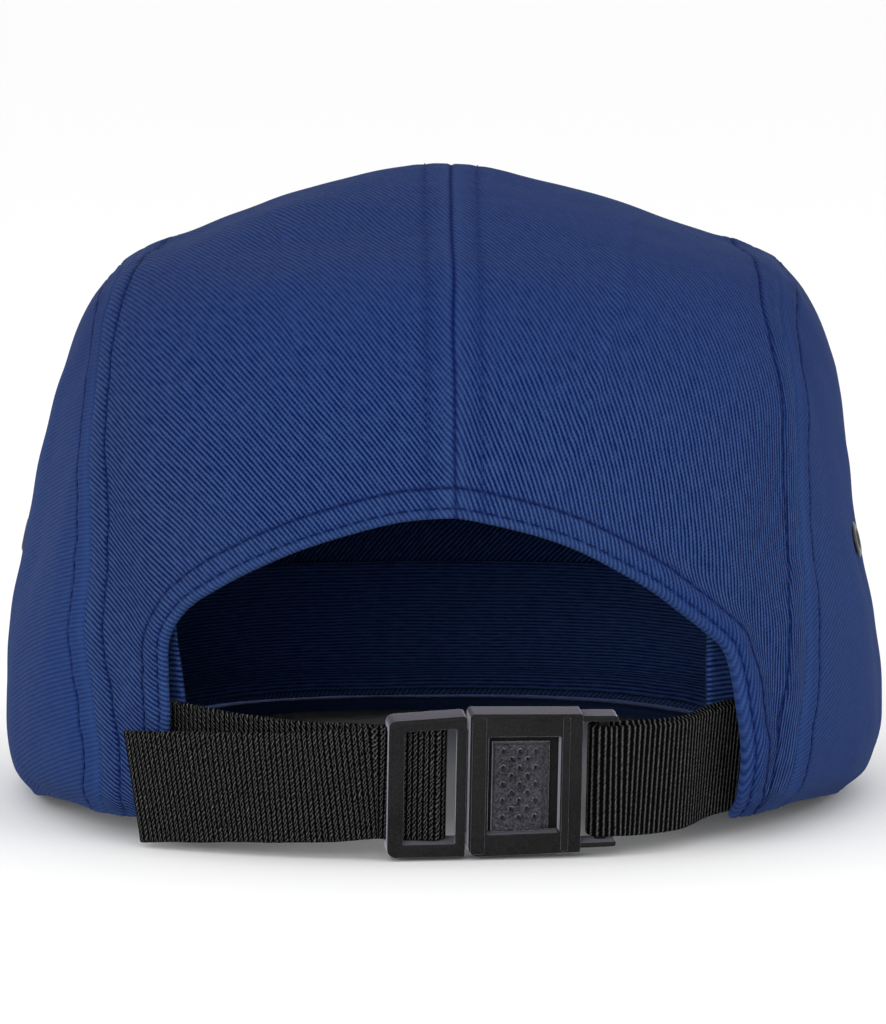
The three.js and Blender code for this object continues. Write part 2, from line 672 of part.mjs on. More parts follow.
// Webbing along a line of rows: a flat tape on edge, leaning as each row says.
function webbing(rows, steps) {
  const middle = route(rows.map((row) => row.point));
  const lengths = [0];
  rows.slice(1).forEach((row, i) => lengths.push(lengths[i] + row.point.distanceTo(rows[i].point)));
  const leanAt = (share) => {
    const at = share * lengths.at(-1);
    const i = Math.min(Math.max(lengths.findIndex((l) => l >= at), 1), rows.length - 1);
    const t = (at - lengths[i - 1]) / (lengths[i] - lengths[i - 1]);
    return rows[i - 1].lean + (rows[i].lean - rows[i - 1].lean) * t;
  };
  const faces = [[], []];
  for (let i = 0; i <= steps; i++) {
    const share = i / steps;
    const point = middle(share);
    const ahead = middle(Math.min(share + 0.002, 1)).sub(middle(Math.max(share - 0.002, 0))).normalize();
    const lean = leanAt(share) * degrees;
    const away = new THREE.Vector3(Math.sin(CLIP.yaw * degrees), -Math.cos(CLIP.yaw * degrees), 0);
    const up = away.multiplyScalar(Math.sin(lean)).setZ(Math.cos(lean));
    up.addScaledVector(ahead, -up.dot(ahead)).normalize();
    const through = ahead.clone().cross(up);
    faces.forEach((face, k) => {
      const side = point.clone().addScaledVector(through, (k - 0.5) * WEBBING.thickness);
      face.push([-0.5, 0.5].map((w) => side.clone().addScaledVector(up, w * WEBBING.width)));
    });
  }
  return wall(...faces);
}

function strapLeft() {
  const rows = [
    ...TAPE_LEFT.inner.map(onCap),
    ...TAPE_LEFT.innerAtClip.map(onClip),
    ...roundBar(STRAP_BAR, -1).reverse(),
    ...TAPE_LEFT.outerAtClip.map(onClip),
    ...TAPE_LEFT.outer.map(onCap),
  ];
  return webbing(rows, 54);
}

function strapRight() {
  const rows = [
    ...TAPE_RIGHT.outer.map(onCap),
    ...TAPE_RIGHT.outerAtClip.map(onClip),
    ...roundBar(END_BAR, 1),
    ...TAPE_RIGHT.innerAtClip.map(onClip),
    ...TAPE_RIGHT.inner.map(onCap),
  ];
  return webbing(rows, 44);
}

const cap = new THREE.Group();
const twill = () => material(BLUE, 0.85, 0);

function add(name, geometry, finish, group = cap) {
  const mesh = new THREE.Mesh(geometry, finish);
  mesh.name = name;
  group.add(mesh);
  return mesh;
}

add("front_panel", frontPanel(), twill());
for (const side of ["left", "right"]) {
  add("side_panel_" + side, sidePanel(side), twill());
  add("top_panel_" + side, topPanel(side), twill());
}
add("peak", peak(), twill());
add("sweatband", sweatband(), twill());
for (const { name, ring, bearing } of EYELETS) {
  const spot = place({ ring, bearing });
  const eyelet = add(name, eyeletGeometry(), material(BLACK, 0.35, 0.8));
  eyelet.position.copy(crownPoint(spot));
  eyelet.quaternion.copy(turnTo(crownNormal(spot)));
}
add("strap_left", strapLeft(), material(BLACK, 0.7, 0));
add("strap_right", strapRight(), material(BLACK, 0.7, 0));
add("buckle_left", buckleLeft(), material(BLACK, 0.5, 0), clip);
add("buckle_right", buckleRight(), material(BLACK, 0.5, 0), clip);
add("release_button", releaseButton(), material(BLACK, 0.55, 0), clip);
cap.add(clip);

// The origin is at the middle of the box's underside.
const box = new THREE.Box3().setFromObject(cap, true);
const middle = box.getCenter(new THREE.Vector3());
cap.position.set(-middle.x, -middle.y, -box.min.z);

export default cap;
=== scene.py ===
"""The looks of a blue twill jockey cap, seen from behind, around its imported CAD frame."""

import math

import bmesh
import bpy
import numpy as np
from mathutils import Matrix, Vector


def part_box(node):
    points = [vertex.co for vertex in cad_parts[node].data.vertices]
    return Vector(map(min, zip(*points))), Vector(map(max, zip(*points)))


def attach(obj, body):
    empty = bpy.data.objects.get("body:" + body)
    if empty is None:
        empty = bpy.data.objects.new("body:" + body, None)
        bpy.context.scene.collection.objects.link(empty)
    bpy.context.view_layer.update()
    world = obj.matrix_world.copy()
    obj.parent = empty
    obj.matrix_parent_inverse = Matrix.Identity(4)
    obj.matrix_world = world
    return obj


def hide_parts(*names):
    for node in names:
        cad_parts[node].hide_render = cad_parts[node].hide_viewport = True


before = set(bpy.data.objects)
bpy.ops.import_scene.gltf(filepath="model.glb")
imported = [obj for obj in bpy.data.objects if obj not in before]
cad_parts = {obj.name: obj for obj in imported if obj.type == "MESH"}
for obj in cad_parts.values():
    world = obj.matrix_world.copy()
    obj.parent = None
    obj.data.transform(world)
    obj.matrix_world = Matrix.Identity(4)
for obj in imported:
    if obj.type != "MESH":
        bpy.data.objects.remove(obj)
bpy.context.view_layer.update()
MM = 0.001

# Lengths below are in millimetres, in the crown's own frame, as in the CAD part.
PEAK_FRONT = 163.0
PEAK_LOW, PEAK_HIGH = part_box("peak")
SHIFT = Vector(((PEAK_LOW.x + PEAK_HIGH.x) / 2, PEAK_HIGH.y - PEAK_FRONT * MM, 0.0))

# Camera, by the photograph: how far it looks down, its distance and the scale at its target
VIEW = {"elevation": 6.0, "distance": 1400.0, "height": 57.0, "pixels_per_mm": 4.9, "pixels_high": 1024}

# The crown's level sections: ring 0 is the apex and 1 the rim
# ring, height, side, back, front, square, shift
CROWN = np.array([
    (0.0, 127.7, 0.0, 0.0, 0.0, 2.0, -0.4),
    (0.17, 122.6, 28.2, 30.0, 33.0, 2.05, -0.5),
    (0.31, 114.4, 51.0, 51.5, 58.0, 2.15, 1.0),
    (0.38, 108.4, 65.6, 63.0, 70.0, 2.25, 1.5),
    (0.44, 100.4, 73.0, 71.5, 78.5, 2.3, 1.5),
    (0.51, 88.0, 78.0, 80.0, 85.0, 2.3, 1.7),
    (0.59, 73.0, 81.2, 87.0, 89.5, 2.25, 0.7),
    (0.68, 57.0, 83.6, 91.5, 93.0, 2.25, 0.0),
    (0.73, 48.5, 85.4, 94.0, 94.5, 2.25, 0.0),
    (0.8, 36.0, 88.0, 96.5, 96.0, 2.25, 0.0),
    (0.91, 16.0, 89.2, 98.0, 97.5, 2.25, 0.0),
    (0.965, 5.5, 87.0, 96.5, 96.5, 2.25, -0.7),
    (1.0, 0.0, 82.8, 93.0, 94.0, 2.25, -1.4),
])
BACK_LIFT = {"rise": 4.2, "from": 5.0, "over": -65.0}
FRONT_LIFT = {"rise": 7.0, "from": 15.0, "over": 80.0}
LIFT_FADES_AT = 60.0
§
» Instructions to follow
Quote every line of the data, word for word.

» Response below
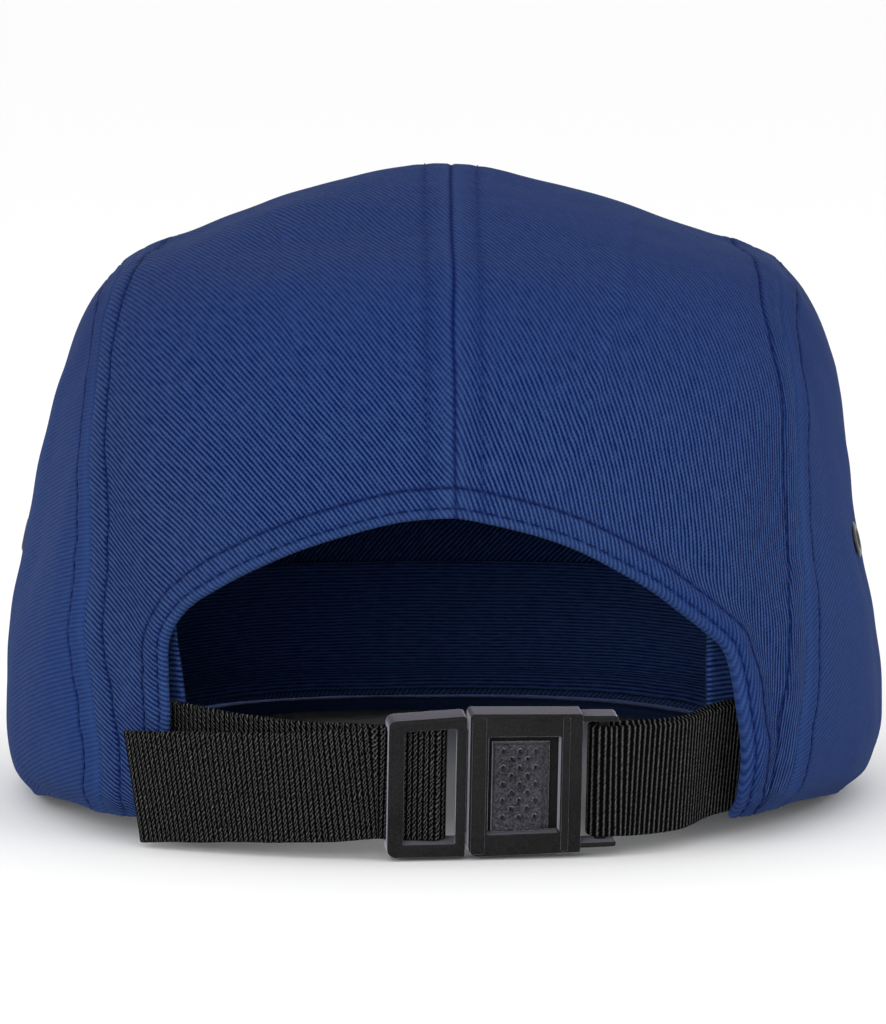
The three.js and Blender code for this object continues. Write part 2, from line 672 of part.mjs on. More parts follow.
// Webbing along a line of rows: a flat tape on edge, leaning as each row says.
function webbing(rows, steps) {
  const middle = route(rows.map((row) => row.point));
  const lengths = [0];
  rows.slice(1).forEach((row, i) => lengths.push(lengths[i] + row.point.distanceTo(rows[i].point)));
  const leanAt = (share) => {
    const at = share * lengths.at(-1);
    const i = Math.min(Math.max(lengths.findIndex((l) => l >= at), 1), rows.length - 1);
    const t = (at - lengths[i - 1]) / (lengths[i] - lengths[i - 1]);
    return rows[i - 1].lean + (rows[i].lean - rows[i - 1].lean) * t;
  };
  const faces = [[], []];
  for (let i = 0; i <= steps; i++) {
    const share = i / steps;
    const point = middle(share);
    const ahead = middle(Math.min(share + 0.002, 1)).sub(middle(Math.max(share - 0.002, 0))).normalize();
    const lean = leanAt(share) * degrees;
    const away = new THREE.Vector3(Math.sin(CLIP.yaw * degrees), -Math.cos(CLIP.yaw * degrees), 0);
    const up = away.multiplyScalar(Math.sin(lean)).setZ(Math.cos(lean));
    up.addScaledVector(ahead, -up.dot(ahead)).normalize();
    const through = ahead.clone().cross(up);
    faces.forEach((face, k) => {
      const side = point.clone().addScaledVector(through, (k - 0.5) * WEBBING.thickness);
      face.push([-0.5, 0.5].map((w) => side.clone().addScaledVector(up, w * WEBBING.width)));
    });
  }
  return wall(...faces);
}

function strapLeft() {
  const rows = [
    ...TAPE_LEFT.inner.map(onCap),
    ...TAPE_LEFT.innerAtClip.map(onClip),
    ...roundBar(STRAP_BAR, -1).reverse(),
    ...TAPE_LEFT.outerAtClip.map(onClip),
    ...TAPE_LEFT.outer.map(onCap),
  ];
  return webbing(rows, 54);
}

function strapRight() {
  const rows = [
    ...TAPE_RIGHT.outer.map(onCap),
    ...TAPE_RIGHT.outerAtClip.map(onClip),
    ...roundBar(END_BAR, 1),
    ...TAPE_RIGHT.innerAtClip.map(onClip),
    ...TAPE_RIGHT.inner.map(onCap),
  ];
  return webbing(rows, 44);
}

const cap = new THREE.Group();
const twill = () => material(BLUE, 0.85, 0);

function add(name, geometry, finish, group = cap) {
  const mesh = new THREE.Mesh(geometry, finish);
  mesh.name = name;
  group.add(mesh);
  return mesh;
}

add("front_panel", frontPanel(), twill());
for (const side of ["left", "right"]) {
  add("side_panel_" + side, sidePanel(side), twill());
  add("top_panel_" + side, topPanel(side), twill());
}
add("peak", peak(), twill());
add("sweatband", sweatband(), twill());
for (const { name, ring, bearing } of EYELETS) {
  const spot = place({ ring, bearing });
  const eyelet = add(name, eyeletGeometry(), material(BLACK, 0.35, 0.8));
  eyelet.position.copy(crownPoint(spot));
  eyelet.quaternion.copy(turnTo(crownNormal(spot)));
}
add("strap_left", strapLeft(), material(BLACK, 0.7, 0));
add("strap_right", strapRight(), material(BLACK, 0.7, 0));
add("buckle_left", buckleLeft(), material(BLACK, 0.5, 0), clip);
add("buckle_right", buckleRight(), material(BLACK, 0.5, 0), clip);
add("release_button", releaseButton(), material(BLACK, 0.55, 0), clip);
cap.add(clip);

// The origin is at the middle of the box's underside.
const box = new THREE.Box3().setFromObject(cap, true);
const middle = box.getCenter(new THREE.Vector3());
cap.position.set(-middle.x, -middle.y, -box.min.z);

export default cap;
=== scene.py ===
"""The looks of a blue twill jockey cap, seen from behind, around its imported CAD frame."""

import math

import bmesh
import bpy
import numpy as np
from mathutils import Matrix, Vector


def part_box(node):
    points = [vertex.co for vertex in cad_parts[node].data.vertices]
    return Vector(map(min, zip(*points))), Vector(map(max, zip(*points)))


def attach(obj, body):
    empty = bpy.data.objects.get("body:" + body)
    if empty is None:
        empty = bpy.data.objects.new("body:" + body, None)
        bpy.context.scene.collection.objects.link(empty)
    bpy.context.view_layer.update()
    world = obj.matrix_world.copy()
    obj.parent = empty
    obj.matrix_parent_inverse = Matrix.Identity(4)
    obj.matrix_world = world
    return obj


def hide_parts(*names):
    for node in names:
        cad_parts[node].hide_render = cad_parts[node].hide_viewport = True


before = set(bpy.data.objects)
bpy.ops.import_scene.gltf(filepath="model.glb")
imported = [obj for obj in bpy.data.objects if obj not in before]
cad_parts = {obj.name: obj for obj in imported if obj.type == "MESH"}
for obj in cad_parts.values():
    world = obj.matrix_world.copy()
    obj.parent = None
    obj.data.transform(world)
    obj.matrix_world = Matrix.Identity(4)
for obj in imported:
    if obj.type != "MESH":
        bpy.data.objects.remove(obj)
bpy.context.view_layer.update()
MM = 0.001

# Lengths below are in millimetres, in the crown's own frame, as in the CAD part.
PEAK_FRONT = 163.0
PEAK_LOW, PEAK_HIGH = part_box("peak")
SHIFT = Vector(((PEAK_LOW.x + PEAK_HIGH.x) / 2, PEAK_HIGH.y - PEAK_FRONT * MM, 0.0))

# Camera, by the photograph: how far it looks down, its distance and the scale at its target
VIEW = {"elevation": 6.0, "distance": 1400.0, "height": 57.0, "pixels_per_mm": 4.9, "pixels_high": 1024}

# The crown's level sections: ring 0 is the apex and 1 the rim
# ring, height, side, back, front, square, shift
CROWN = np.array([
    (0.0, 127.7, 0.0, 0.0, 0.0, 2.0, -0.4),
    (0.17, 122.6, 28.2, 30.0, 33.0, 2.05, -0.5),
    (0.31, 114.4, 51.0, 51.5, 58.0, 2.15, 1.0),
    (0.38, 108.4, 65.6, 63.0, 70.0, 2.25, 1.5),
    (0.44, 100.4, 73.0, 71.5, 78.5, 2.3, 1.5),
    (0.51, 88.0, 78.0, 80.0, 85.0, 2.3, 1.7),
    (0.59, 73.0, 81.2, 87.0, 89.5, 2.25, 0.7),
    (0.68, 57.0, 83.6, 91.5, 93.0, 2.25, 0.0),
    (0.73, 48.5, 85.4, 94.0, 94.5, 2.25, 0.0),
    (0.8, 36.0, 88.0, 96.5, 96.0, 2.25, 0.0),
    (0.91, 16.0, 89.2, 98.0, 97.5, 2.25, 0.0),
    (0.965, 5.5, 87.0, 96.5, 96.5, 2.25, -0.7),
    (1.0, 0.0, 82.8, 93.0, 94.0, 2.25, -1.4),
])
BACK_LIFT = {"rise": 4.2, "from": 5.0, "over": -65.0}
FRONT_LIFT = {"rise": 7.0, "from": 15.0, "over": 80.0}
LIFT_FADES_AT = 60.0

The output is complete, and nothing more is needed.